SuperVision

Marianne Weems

Mediatic Performance: New Technology for Old Theater

Date 9/25/06

Affiliation Artistic Director, The Builders Association, New York

Abstract

The Builders Association is an eclectic group which combines theater practitioners with software designers and new media artists. Under the direction of Marianne Weems, this OBIE award-winning New York-based performance and media company exploits the richness of contemporary technologies to extend the boundaries of theater. Given the 'liveness' of performance, how can theater be an arena for exploring the frictive relationship between 'live' performance and 'live' technologies? How can one stage the impact of technology on human presence? And how can we use technology to talk about technology's embrace? Through viewing excerpts from past Builders Association productions, we will discuss how technology and its stories can be staged as an instrument of control, transgression, and narrative.


Bio

Marianne Weems is artistic director of The Builders Association, and has directed all of their productions. Since 1994, with a growing circle of artists, the company has collaborated on ten large-scale theater projects which have been presented at venues including The Brooklyn Academy of Music, the Singapore Arts Festival, London's Barbican Centre, Romaeuropa Festival, the Festival Iberoamericano de Bogota, and the Melbourne International Arts Festival, among many others.

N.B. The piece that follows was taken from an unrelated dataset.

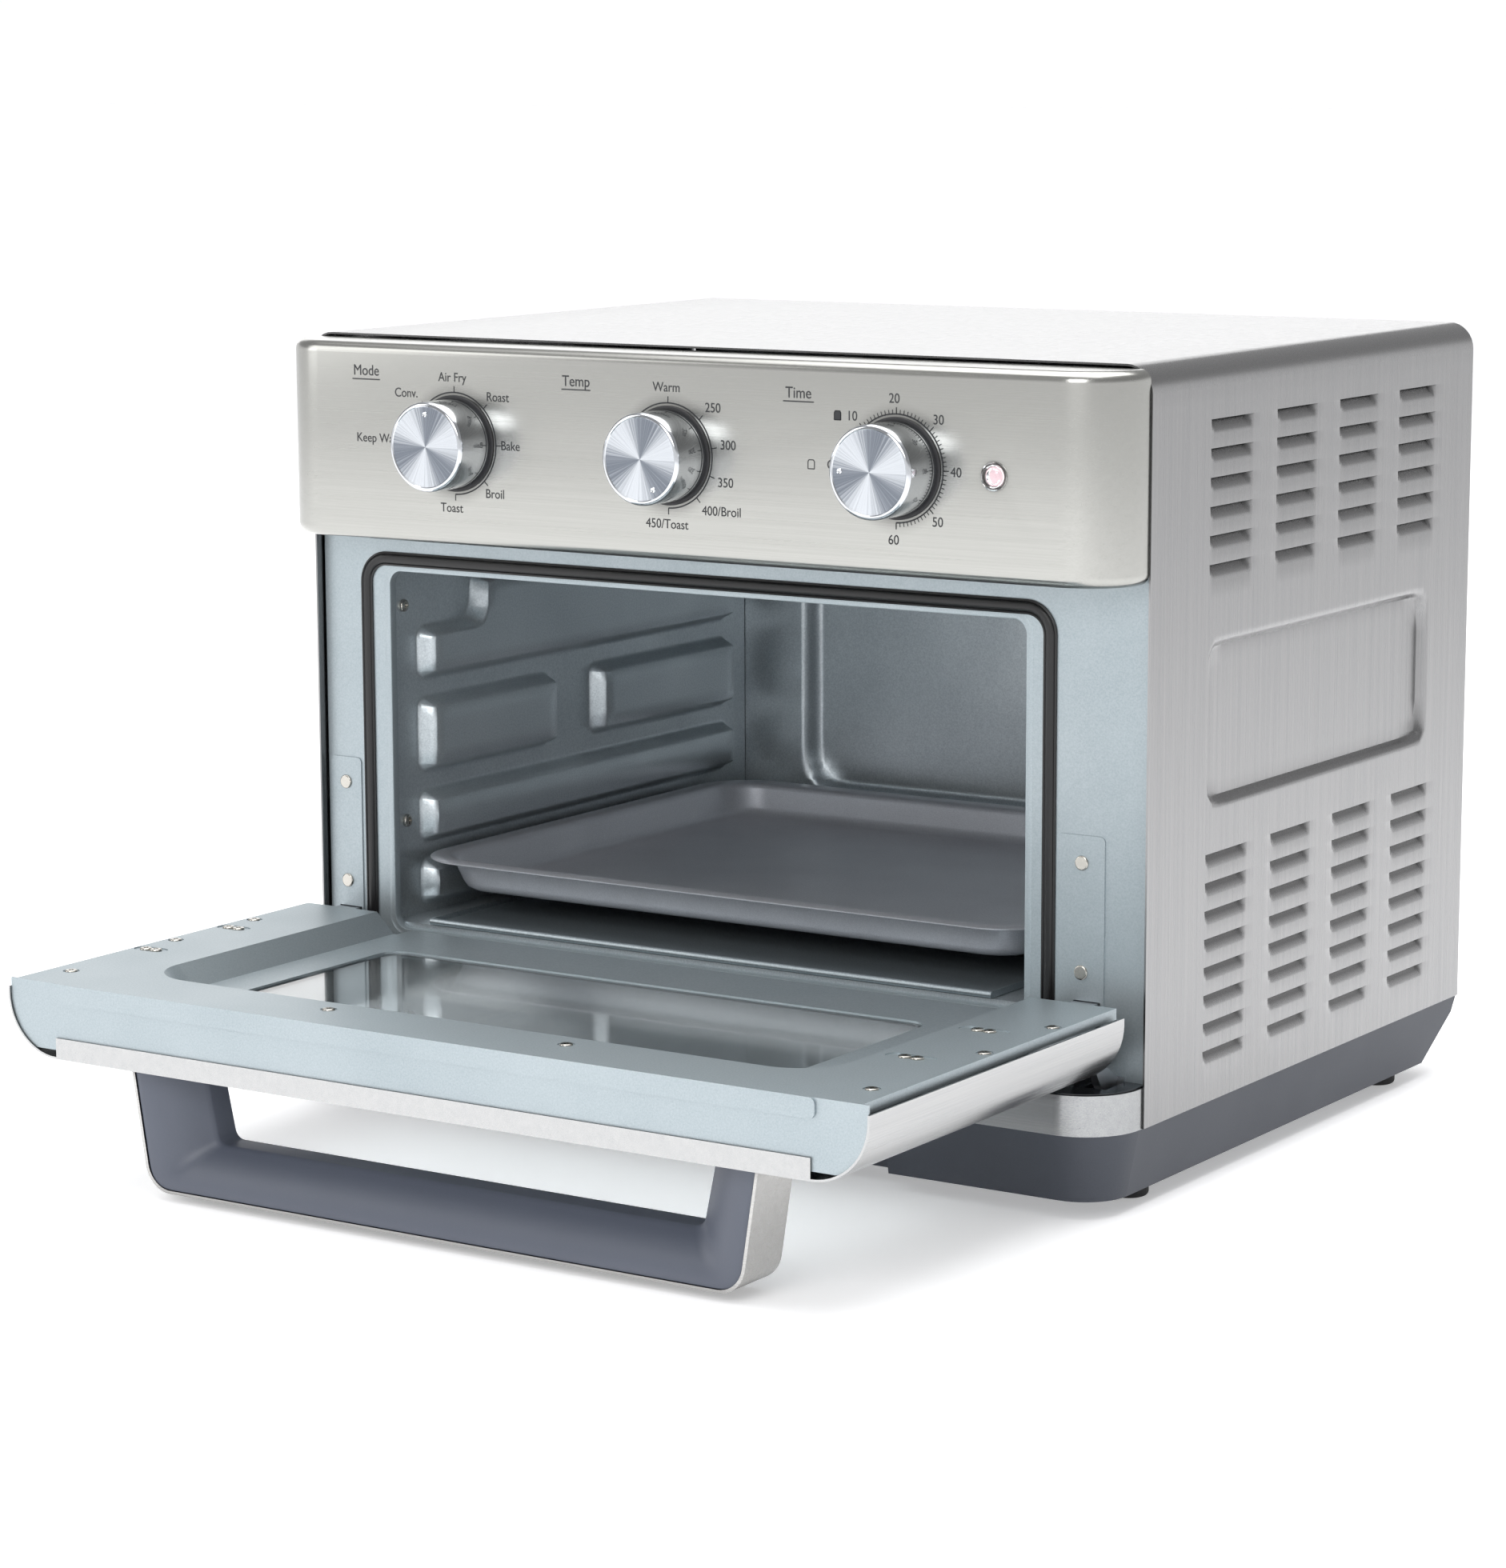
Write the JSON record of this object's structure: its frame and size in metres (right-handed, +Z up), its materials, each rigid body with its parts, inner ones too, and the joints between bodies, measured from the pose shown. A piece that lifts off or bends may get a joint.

In addition, Marianne is currently at work on a new theater/music event with David Byrne and Fatboy Slim titled Here Lies Love, she also recently completed a multimedia workshop with Disney Creative Entertainment and Walt Disney Imagineering. Marianne serves on the board of the Association of Performing Arts Presenters, and Yaddo, she is on the advisory committee of the Center for Research in Engineering, Media and Performance at UCLA, and is the board president of Art Matters Inc. In the distant past, she also worked as a dramaturg with Susan Sontag, The Wooster Group, and others. She is the co-author of Art Matters: How The Culture Wars Changed America (NYU Press 2001.)